Impact of vacuum ultraviolet (VUV) intensity on the performance of VUV irradiation for the mineralization of trimethoprim in neutral media: Kinetics, mechanisms, and by-products formation.

Abstract

A comparative study on the mineralization of antibiotic trimethoprim (TMP) in neutral medium was investigated by applying irradiation with five types of ultraviolet lamps. Among these lamps, the whole envelope of one lamp contained ordinary quartz, which could only transmit ultraviolet-C (UVC) light. For the other four lamps, approximately one tenth, a quarter, a half, and full of envelopes were comprised of high-purity synthetic quartz, which can transmit both vacuum ultraviolet (VUV) and UVC light. TMP decay was well fitted to pseudo-first-order reaction kinetics and occurred more quickly as the VUV intensity increased. Poor mineralization was achieved in the absence of VUV light, whereas the mineralization efficiency was also enhanced with increasing VUV intensity. The presence of hydroxyl radicals (•OH), superoxide radicals (O2•-) and singlet oxygen (1O2) during VUV photolysis of water was confirmed by electron paramagnetic resonance (EPR) analysis.
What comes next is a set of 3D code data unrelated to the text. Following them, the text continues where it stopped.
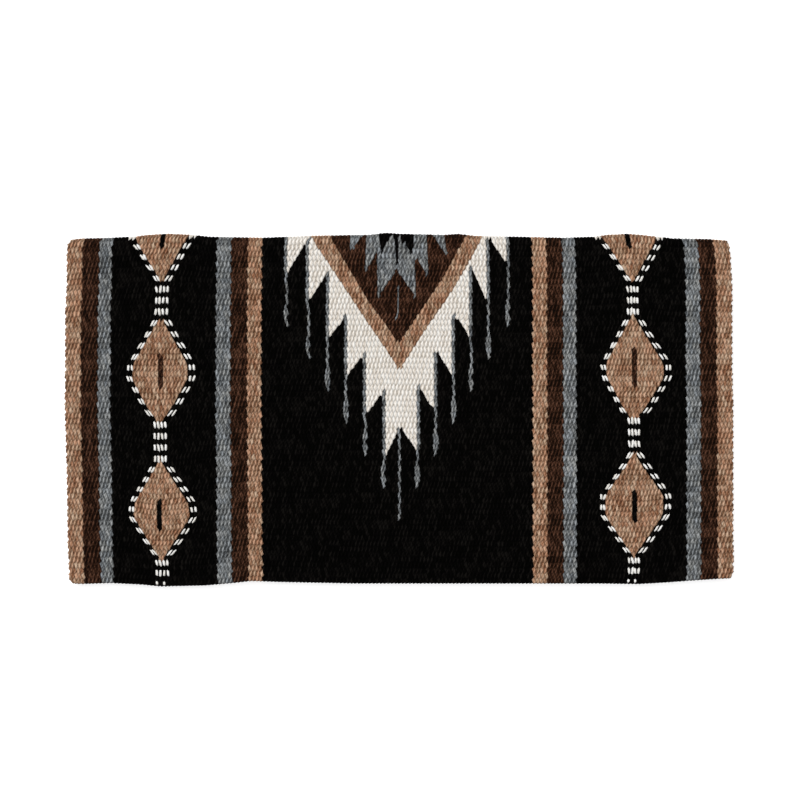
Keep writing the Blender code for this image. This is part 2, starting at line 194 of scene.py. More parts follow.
def spun_wool(name, dark, middle, light, crease_shade=0.30, fuzz=0.3, drift=0.6, shine=0.12, other=None):
    """Handspun wool weft. To the eye: matt beads with a soft fuzz and painted shade in the creases between
    them, streaked along the fibres and never twice the same shade. Some yarns lean to another hue."""
    material = bpy.data.materials.new(name)
    material.use_nodes = True
    tree = material.node_tree
    shader = tree.nodes["Principled BSDF"]
    place = node(tree, "TexCoord").outputs["Object"]
    yarn = node(tree, "UVMap", uv_map="yarn").outputs["UV"]
    strand = node(tree, "Attribute", attribute_name="strand")
    crown = node(tree, "Attribute", attribute_name="crown").outputs["Fac"]
    # The fleece changes slowly along a yarn and quickly from one yarn to the next: 8 mm by 45 mm.
    along = node(tree, "Mapping", {"Vector": place, "Scale": (125.0, 22.0, 60.0)}).outputs["Vector"]
    fleece = node(tree, "TexNoise", {"Vector": along, "Scale": 1.0, "Detail": 2.0, "Roughness": 0.6})
    # Both plies of the yarn, 3.5 mm apart, and its fibres lean a little more than their bead does.
    lean = node(tree, "Mapping", {"Vector": yarn, "Rotation": (0, 0, -0.20)}).outputs["Vector"]
    plies = node(tree, "TexWave", {"Vector": lean, "Scale": 0.42, "Distortion": 1.0, "Detail Scale": 2.0})
    fine = node(tree, "Mapping", {"Vector": lean, "Scale": (9.0, 4.2, 1.0)}).outputs["Vector"]
    fibres = node(tree, "TexNoise", {"Vector": fine, "Scale": 1.0, "Detail": 3.0})
    # The plies' share is painted shade: it darkens the grooves between the plies, where the bump sinks too.
    # The strand, fleece and fibres are the wool's own tone.
    # All four sources lie round 0.5, and together they are set to give the middle colour there.
    sources = ((strand, 0.9 * drift), (fleece, 0.35 * drift), (fibres, 0.95), (plies, 0.30))
    shade = 0.5 - sum(share for _, share in sources) / 2
    for source, share in sources:
        part = node(tree, "Math", {0: source.outputs["Fac"], 1: share, 2: shade}, operation="MULTIPLY_ADD")
        shade = part.outputs[0]
    ramp = node(tree, "ValToRGB", {"Fac": shade})
    ramp.color_ramp.elements[0].position = 0.22
    ramp.color_ramp.elements[0].color = (*linear(dark), 1)
    ramp.color_ramp.elements[1].position = 0.78
    ramp.color_ramp.elements[1].color = (*linear(light), 1)
    ramp.color_ramp.elements.new(0.5).color = (*linear(middle), 1)
    dyed = ramp.outputs["Color"]
    if other:
        # The fraction of a multiple of the strand's number serves as a second number.
        multiple = node(tree, "Math", {0: strand.outputs["Fac"], 1: 7.3}, operation="MULTIPLY").outputs[0]
        share = node(tree, "Math", {0: multiple}, operation="FRACT").outputs[0]
        tint = {"Factor": share, "A": dyed, "B": (*linear(other), 1)}
        dyed = node(tree, "Mix", tint, data_type="RGBA", blend_type="MULTIPLY").outputs["Result"]
    # Painted shade: the colour darkens towards the creases between the beads, as the crown attribute falls
    # from 1 on a crown to 0 in a crease.
    depth = node(tree, "MapRange", {"Value": crown, "To Min": crease_shade, "To Max": 1.0}).outputs["Result"]
    lit = node(tree, "Mix", {"Factor": 1.0, "A": dyed, "B": depth}, data_type="RGBA", blend_type="MULTIPLY")
    tree.links.new(lit.outputs["Result"], shader.inputs["Base Color"])
    rough = node(tree, "MapRange", {"Value": fibres.outputs["Fac"], "To Min": 0.78, "To Max": 0.98})
    tree.links.new(rough.outputs["Result"], shader.inputs["Roughness"])
    heights = {0: plies.outputs["Fac"], 1: 0.8, 2: fibres.outputs["Fac"]}
    relief = node(tree, "Math", heights, operation="MULTIPLY_ADD").outputs[0]
    bump = node(tree, "Bump", {"Height": relief, "Strength": 0.55, "Distance": 0.0005})
    tree.links.new(bump.outputs["Normal"], shader.inputs["Normal"])
    shader.inputs["Specular IOR Level"].default_value = shine
    shader.inputs["Sheen Weight"].default_value = fuzz
    shader.inputs["Sheen Roughness"].default_value = 0.5
    shader.inputs["Sheen Tint"].default_value = (*linear(light), 1)
    return material


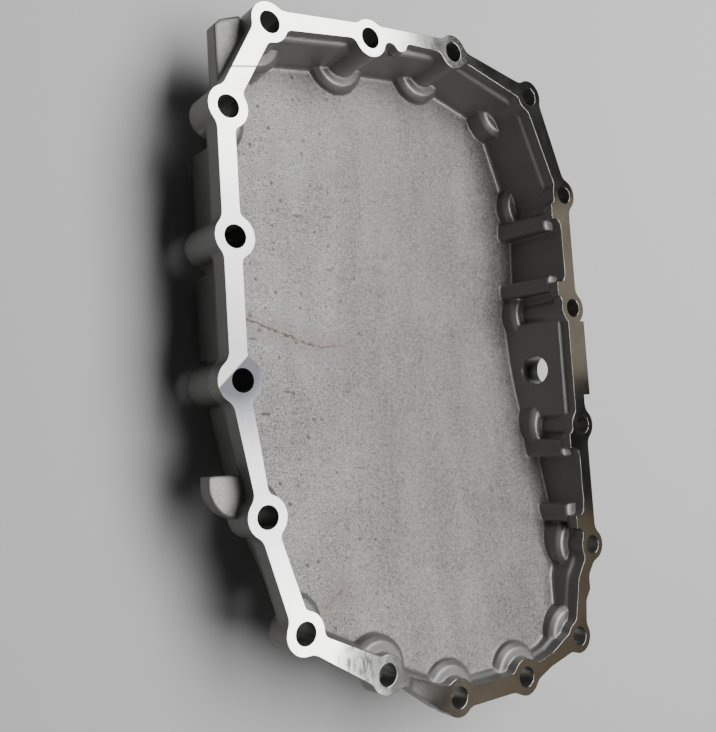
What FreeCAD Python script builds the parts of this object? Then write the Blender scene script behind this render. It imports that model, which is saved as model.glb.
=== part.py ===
import FreeCAD, Part
import math
import os

os.makedirs("parts", exist_ok=True)
V = FreeCAD.Vector

# Transmission case, one die casting. Millimetres. It is built with its joint face at z = 0,
# open side up and closed back below, then set down on the middle of its bounding box.
# Depths are measured down from the joint face.

# Joint flange
flange_thick = 9.0
lobe_blend = 6.0
inner_blend = 3.5
bolt_dia = 9.0
index_boss = (-7.2, 139.4, 3.4)
wide_lobe = (-96.0, -7.3, 8.6)

# Shell below the flange
wall_thick = 5.0
floor_thick = 4.0
ledge_depth = 5.0
ledge_width = 1.7
wall_draft = 2.2
corner_radius = 9.0
deepest = 60.0
foot_fillet = 2.0

# Floor along x = 0, as y and depth: from both ends down to a wide round valley.
# Across, it falls a little towards the port side, by cross_fall.
shallow_end = (-150.0, 5.3)
valley = (8.3, 34.5)
deep_end = (150.0, 28.3)
valley_radius = 250.0
cross_fall = 1.15
half_width = 130.0

# Round each bolt: column, hump over the head pocket inside, head pocket from the back
pocket_radius = 10.2
pocket_wall = 4.2
hump_roof = 4.0
hump_edge = 2.5

# Bolt holes: x, y, lobe radius, depth of the head seat
bolts = [
    (-74.0, 133.5, 8.2, 17.0),
    (-24.0, 138.5, 8.2, 27.5),
    (24.5, 143.0, 7.8, 27.5),
    (74.0, 131.0, 7.8, 23.5),
    (94.3, 83.7, 7.8, 30.0),
    (94.3, 26.0, 7.8, 30.5),
    (94.3, -32.2, 7.6, 23.5),
    (94.3, -91.0, 7.6, 13.0),
    (79.5, -132.5, 7.6, 9.0),
    (41.5, -143.0, 8.0, 9.0),
    (0.5, -142.5, 8.0, 9.0),
    (-36.5, -125.0, 7.9, 9.0),
    (-73.5, -102.0, 8.4, 12.8),
    (-87.0, -57.5, 8.4, 16.0),
    (-94.3, -7.0, 8.4, 30.0),
    (-94.3, 46.5, 8.4, 26.0),
    (-94.3, 96.0, 8.4, 16.0),
]

# Sealing band, outer and inner edge between the lobes, clockwise
outer_edge = [
    (-99.4, 98.3),
    (-77.5, 138.3),
    (-24.0, 144.4),
    (24.5, 148.4),
    (25.5, 146.0),
    (76.5, 134.6),
    (80.0, 131.0),
    (97.3, 85.0),
    (97.3, -95.0),
    (90.0, -105.0),
    (90.0, -111.7),
    (86.6, -116.5),
    (84.5, -134.0),
    (79.5, -137.0),
    (58.3, -142.0),
    (43.0, -148.2),
    (0.0, -147.4),
    (-9.0, -146.0),
    (-28.0, -131.5),
    (-43.0, -128.0),
    (-73.5, -108.0),
    (-78.6, -102.0),
    (-91.3, -60.0),
    (-92.4, -48.0),
    (-99.4, -12.0),
]
inner_edge = [
    (-91.8, 95.0),
    (-71.5, 131.3),
    (-24.0, 137.8),
    (-2.0, 140.6),
    (24.5, 141.5),
    (70.5, 128.0),
    (88.0, 87.5),
    (90.0, 80.0),
    (90.0, -94.0),
    (82.3, -105.5),
    (77.5, -127.0),
    (60.0, -136.0),
    (42.0, -140.0),
    (9.0, -139.6),
    (-9.0, -135.4),
    (-20.0, -131.2),
    (-28.0, -126.4),
    (-33.0, -120.6),
    (-70.0, -102.0),
    (-85.0, -56.0),
    (-91.8, -8.0),
]

# Inside of the wall at the joint face, clockwise
wall_edge = [
    (-91.8, 95.0),
    (-71.5, 130.5),
    (-24.0, 137.0),
    (24.5, 141.5),
    (70.5, 128.0),
    (90.0, 83.0),
    (90.0, -94.0),
    (82.3, -105.5),
    (77.5, -127.0),
    (60.0, -136.0),
    (42.0, -140.0),
    (9.0, -139.6),
    (-9.0, -135.4),
    (-28.0, -126.4),
    (-33.0, -121.0),
    (-70.0, -102.0),
    (-85.0, -56.0),
    (-91.8, -8.0),
]

# Stiffening ribs on the port side wall, each stopping under the joint face, and the set-back bays
rib_front = 83.6
rib_lean = 7.0
rib_edge = 1.3
ribs = [(66.0, 74.8), (34.8, 42.8), (-47.2, -38.4), (-79.4, -70.4)]
web_front = 84.2
webs = [(70.8, 78.0), (32.0, 39.0), (-43.2, -36.5), (-82.0, -76.0)]
bays = [(42.8, 66.0), (-70.4, -47.2)]
bay_draft = 1.7
bay_face = 90.3

# Side port: a leaning wall inside, a pad on the joint flange and a boss outside
port_y = -3.3
port_depth = 20.0
port_radius = 7.2
port_wall_top = 88.3
port_wall_lean = 12.0
port_wall_ends = (-27.0, 21.0)
port_boss_face = 95.1
port_boss_depth = 31.0
port_bore_start = 70.0
pad_face = 101.8
pad_ends = (-17.5, 19.5)

# Two cast lugs beside the flange
lug_thick = 7.0
upper_lug = [(-93.5, 106.0), (-93.5, 132.2), (-91.2, 134.4), (-82.7, 137.7), (-76.0, 130.0)]
lower_lug_centre = (-92.2, -44.6)
lower_lug_radius = 13.6
lower_lug_top = -41.4
lower_lug_root = -86.0

# Ribs across the closed back
back_rib_thick = 4.0
back_rib_height = 4.0
back_ribs_x = [-60.0, 0.0, 60.0]
back_ribs_y = [-95.0, -45.0, 15.0, 75.0]
back_margin = 3.0


def disc(x, y, radius):
    return Part.Face(Part.Wire(Part.makeCircle(radius, V(x, y, 0))))


def polygon(points):
    corners = [V(x, y, 0) for x, y in reversed(points)]
    return Part.Face(Part.makePolygon(corners + corners[:1]))


def post(x, y, radius, top, bottom):
    return Part.makeCylinder(radius, bottom - top, V(x, y, -bottom))


def block(x0, x1, y0, y1, top, bottom):
    return Part.makeBox(x1 - x0, y1 - y0, bottom - top, V(x0, y0, -bottom))


def inset(face, distance):
    return face.makeOffset2D(-distance, 2)


def outline(face, depth, wider=0.0):
    """Outline of a drafted wall at a depth, the face being its outline at the ledge."""
    draft = (depth - ledge_depth) * math.tan(math.radians(wall_draft))
    return inset(face, draft - wider).OuterWire.translated(V(0, 0, -depth))


def drafted(face, top, bottom):
    return Part.makeLoft([outline(face, top), outline(face, bottom)], True, True)


def leaning(front, lean, back, y0, y1, top):
    """Wall block whose inner face leans inwards as it goes down."""
    foot = front - (deepest - top) * math.tan(math.radians(lean))
    corners = [V(front, y0, -top), V(back, y0, -top), V(back, y0, -deepest), V(foot, y0, -deepest)]
    return Part.Face(Part.makePolygon(corners + corners[:1])).extrude(V(0, y1 - y0, 0))


def above_floor(lower_by):
    """Everything above the floor surface moved down by the given distance."""
    points = [deep_end, (deep_end[0], -deepest), (shallow_end[0], -deepest), shallow_end, valley]
    corners = [V(-half_width, y, -depth - lower_by) for y, depth in points]
    space = Part.Face(Part.makePolygon(corners + corners[:1])).extrude(V(2 * half_width, 0, 0))
    fold = [edge for edge in space.Edges if edge.CenterOfMass.y == valley[0]]
    return space.makeFillet(valley_radius, fold).rotated(V(0, 0, -deepest / 2), V(0, 1, 0), cross_fall)


def foot_edges(room):
    """Edges round the floor of a room that has only its walls and floor."""
    floors = [face for face in room.Faces if faces_down(face)]
    inner = [edge for face in floors for edge in face.Edges]
    return [edge for edge in inner if sum(edge.isSame(other) for other in inner) == 1]


def faces_down(face):
    u0, u1, v0, v1 = face.ParameterRange
    normal = face.normalAt((u0 + u1) / 2, (v0 + v1) / 2)
    return normal.z < -abs(normal.x) - abs(normal.y)


# Flange outlines
lobes = [disc(x, y, radius) for x, y, radius, seat in bolts] + [disc(*wide_lobe)]
outer_flat = polygon(outer_edge).fuse(lobes).removeSplitter().Faces[0]
outer_flat = outer_flat.makeOffset2D(lobe_blend).makeOffset2D(-lobe_blend)
web_flats = [polygon([(web_front, y0), (web_front, y1), (bay_face, y1), (bay_face, y0)]) for y0, y1 in webs]
inner_flat = polygon(inner_edge).cut(lobes + web_flats + [disc(*index_boss)]).Faces[0]
inner_flat = inner_flat.makeOffset2D(-inner_blend).makeOffset2D(inner_blend)

# Wall outlines at the ledge, with round corners
wall_flat = inset(polygon(wall_edge), ledge_width)
wall_flat = wall_flat.makeOffset2D(-corner_radius).makeOffset2D(2 * corner_radius)
wall_flat = wall_flat.makeOffset2D(-corner_radius)
shell_flat = wall_flat.makeOffset2D(wall_thick)
shell_side = bay_face + wall_thick

# The hollow: a straight mouth through the flange band, then drafted walls down to the floor
mouth = inner_flat.extrude(V(0, 0, -ledge_depth))
over_floor = above_floor(0.0)
room = drafted(wall_flat, -flange_thick, deepest).common(over_floor)
room = room.makeFillet(foot_fillet, foot_edges(room))
room = room.common(block(-half_width, half_width, shallow_end[0], deep_end[0], ledge_depth, deepest))
shoulder = [outline(wall_flat, ledge_depth, ledge_width), outline(wall_flat, ledge_depth + ledge_width)]
room = room.fuse(Part.makeLoft(shoulder, True, True))
for y0, y1 in bays:
    bay = block(rib_front, bay_face, y0, y1, 0.0, deepest).common(over_floor)
    room = room.fuse(bay.cut(leaning(bay_face, bay_draft, shell_side, y0, y1, 0.0)))
for y0, y1 in ribs:
    rib = leaning(rib_front, rib_lean, shell_side, y0, y1, ledge_depth)
    front = [edge for edge in rib.Edges if edge.BoundBox.XMax < rib_front + rib_edge]
    front = [edge for edge in front if edge.BoundBox.ZMin > -deepest or edge.BoundBox.ZLength > rib_edge]
    room = room.cut(rib.makeChamfer(rib_edge, front))
for x, y, radius, seat in bolts:
    hump = post(x, y, pocket_radius + pocket_wall, seat - hump_roof, deepest)
    rim = [edge for edge in hump.Edges if edge.BoundBox.ZMin > -seat]
    room = room.cut([hump.makeChamfer(hump_edge, rim), post(x, y, radius, 0.0, deepest)])
room = room.cut(leaning(port_wall_top, port_wall_lean, shell_side, *port_wall_ends, ledge_depth))

# Outside: shell, flange, bolt columns, lugs, port pad and boss, back ribs
solid = drafted(shell_flat, 0.0, deepest).common(above_floor(floor_thick))
back = drafted(shell_flat.makeOffset2D(-back_margin), 0.0, deepest)
back = back.common(above_floor(floor_thick + back_rib_height))
half_rib = back_rib_thick / 2
strips = [block(x - half_rib, x + half_rib, shallow_end[0], deep_end[0], flange_thick, deepest)
          for x in back_ribs_x]
strips += [block(-half_width, half_width, y - half_rib, y + half_rib, flange_thick, deepest)
           for y in back_ribs_y]
additions = [back.common(strip) for strip in strips]
additions += [post(x, y, radius, 0.0, seat) for x, y, radius, seat in bolts]
additions.append(outer_flat.extrude(V(0, 0, -flange_thick)))
additions.append(block(bay_face, pad_face, *pad_ends, 0.0, flange_thick))
additions.append(block(bay_face, port_boss_face, *pad_ends, 0.0, port_boss_depth))
lug_foot = flange_thick + lug_thick
lower_lug = post(*lower_lug_centre, lower_lug_radius, flange_thick, lug_foot)
lug_trim = block(-half_width, lower_lug_root, shallow_end[0], lower_lug_top, flange_thick, lug_foot)
lugs = [lower_lug.common(lug_trim),
        polygon(upper_lug).translated(V(0, 0, -flange_thick)).extrude(V(0, 0, -lug_thick))]
solid = solid.fuse(additions + lugs)

cuts = [mouth, room]
bolt_radius = bolt_dia / 2
for x, y, radius, seat in bolts:
    cuts.append(post(x, y, pocket_radius, seat, deepest))
    cuts.append(post(x, y, bolt_radius, 0.0, deepest))
bore_start = V(port_bore_start, port_y, -port_depth)
cuts.append(Part.makeCylinder(port_radius, half_width - port_bore_start, bore_start, V(1, 0, 0)))
case = solid.cut(cuts).removeSplitter().Solids[0]

# Set down on its back, over the middle of its box
box = case.optimalBoundingBox(False)
case.translate(V(-box.Center.x, -box.Center.y, -box.ZMin))
case.exportStep("parts/case.step")
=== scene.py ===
import math

import bpy
from mathutils import Matrix, Vector


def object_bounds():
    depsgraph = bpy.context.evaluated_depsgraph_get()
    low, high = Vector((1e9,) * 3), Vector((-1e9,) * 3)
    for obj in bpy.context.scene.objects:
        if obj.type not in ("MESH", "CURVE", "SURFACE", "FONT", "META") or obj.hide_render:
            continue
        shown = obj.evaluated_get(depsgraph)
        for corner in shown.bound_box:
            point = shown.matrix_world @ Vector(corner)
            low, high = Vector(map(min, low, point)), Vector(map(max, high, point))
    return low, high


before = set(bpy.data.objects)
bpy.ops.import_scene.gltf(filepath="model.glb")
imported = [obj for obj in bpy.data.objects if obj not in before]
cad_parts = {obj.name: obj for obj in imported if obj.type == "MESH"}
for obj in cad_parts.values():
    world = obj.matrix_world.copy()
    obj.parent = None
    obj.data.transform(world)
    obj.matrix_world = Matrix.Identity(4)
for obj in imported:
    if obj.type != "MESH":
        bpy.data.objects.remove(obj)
cad_low, cad_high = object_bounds()

MM = 0.001
JOINT_Z = cad_high.z

# Camera, from the bolt holes in the photograph
CAM_PLACE = (-0.24320, -0.02696, 0.31657)
CAM_RIGHT = (0.80360, -0.06334, 0.59178)
CAM_UP = (0.00751, 0.99532, 0.09634)
CAM_FORWARD = (0.59512, 0.07298, -0.80032)
CAM_LENS = 41.75
CAM_SENSOR = 36.0
CAM_NEAREST = 0.01
CAM_FARTHEST = 20.0

# Depths under the joint face of its milled skin, its crisp edges and the wall's shoulder
MILLED_DEPTHS = (0.12 * MM, 0.05 * MM)
CRISP_DEPTHS = (3.0 * MM, 1.5 * MM)
SHOULDER_DEPTHS = (7.2 * MM, 6.5 * MM)

# The lugs' tops are level with the flange's underside, and lie left of their edge
FLANGE_THICK = 9.0 * MM
LUG_EDGE_X = -74.5 * MM

# How far beside a limit a place may lie, and the bands over which one look passes into the next
SLACK = 0.1 * MM
SOFT_BAND = 1.0 * MM
FACING_BAND = 4.0 * MM

# The floor falls from both ends to its valley and a little across, and what is raised stands above it
VALLEY_Y = 8.4 * MM
VALLEY_DEPTH = 34.5 * MM
SHALLOW_SLOPE = 0.184
DEEP_SLOPE = 0.044
CROSS_SLOPE = 0.020
RAISED_HEIGHTS = (1.5 * MM, 3.0 * MM)

# The side port's bore, and the wall that it is in
PORT_START = 80.0 * MM
PORT_RADIUS = 7.2 * MM
PORT_MIDDLE = (0.0, -3.2 * MM, JOINT_Z - 20.0 * MM)
PORT_WALL_X = 93.0 * MM
PORT_WALL_REACH = 96.0 * MM

# How far a face looks up, from 0 for a wall to 1 for a level face, where it is flat, milled or rounded
FLAT_UP = (0.55, 0.95)
MILLED_UP = (0.90, 0.97)
ROUNDED_UP_FROM = (0.15, 0.45)
ROUNDED_UP_TO = (0.97, 0.85)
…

Appropriate radical quenching experiments and fluorescent molecular probe detection provided the evidence that •OH played a significant role in TMP mineralization. Higher VUV intensity favored the generation of H2O2 and •OH. The evolution of NH4+ and NO3- as well as carboxylic acids (formic, acetic, oxalic, and oxamic acids) released in the treated solution were quantified. Ten aromatic intermediates were also identified by UPLC-QTOF-MS. Thereby, a plausible reaction sequence for TMP mineralization in VUV/UVC photolysis was finally proposed.